Here's what you do: Before you start the clean-up-and-wrap-up phase of processing your critter, take a half cup or so of wheat flour. Add water a few drops at a time and knead until you have a blob of nice, sticky dough: Not wet and slimy, but sticky enough that it adheres to your fingers just a little bit. Keep it in a cup next to your working area. When you find a hair, squish that blob of dough onto it, and more than likely it will pick it right up off the meat. If it doesn't, use a gentle wiping motion and it almost certainly will. Squish the dough a few times so the hair gets enveloped and doesn't go right back onto the meat.
If the dough dries out, add a couple drops of water and knead it until it's sticky again. If it gets hairy, knead it a little. After a while (about half a deer's worth, for me) it starts getting pretty slimy and quite working. So I just mixed up a new blob.

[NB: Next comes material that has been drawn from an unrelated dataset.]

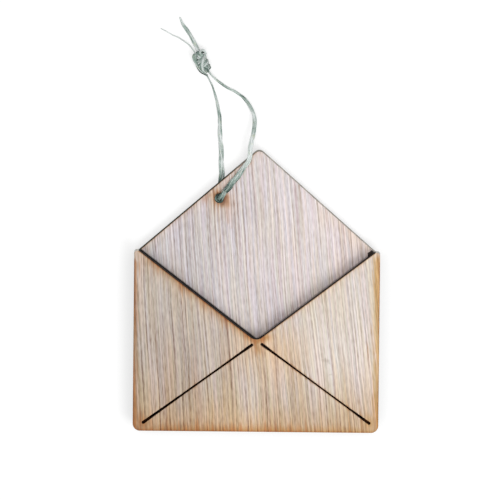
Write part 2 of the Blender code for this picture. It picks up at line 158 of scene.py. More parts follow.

Easy! I sure wish someone had told me about this 30 years ago...I could have taken a second career with all the time it would have saved. Or practiced shooting more. Or something. Anyway, there you go. Give it a shot and see if it works as well for you.
Thomas
Hawkdancer:
Them hairs are sticky little buggers! >:D. If we can hang the carcass, we blast it With a flame thrower, I.e. A propane brush torch, a few passes, and you get 99.5% of the stray hairs, the rest are for flavoring! Of course, this only works if you remember to load the torch and a 20# propane tank! Got that from a buddy, then noticed my far distant cousin doing it in his meat processing operation! Of course, I forgot to. Load it last year! Those nifty pet hair rollers might work, too - not as hard to pack!
Hawkdancer
JW_Halverson:
To quote Homer Simpson as I smack myself on the forehead for not thinking of something so simple, "DOUGH!"
WhistlingBadger:
--- Quote from: JW_Halverson on October 07, 2019, 12:42:54 am ---To quote Homer Simpson as I smack myself on the forehead for not thinking of something so simple, "DOUGH!"
--- End quote ---
Go to your room. ha ha ha
Stickhead:
Sounds like a great solution. Unfortunately, I can’t have even a trace of flour coming in contact with my meat, because my daughter has celiac.
I find that grabbing the hairs with a paper towel works well.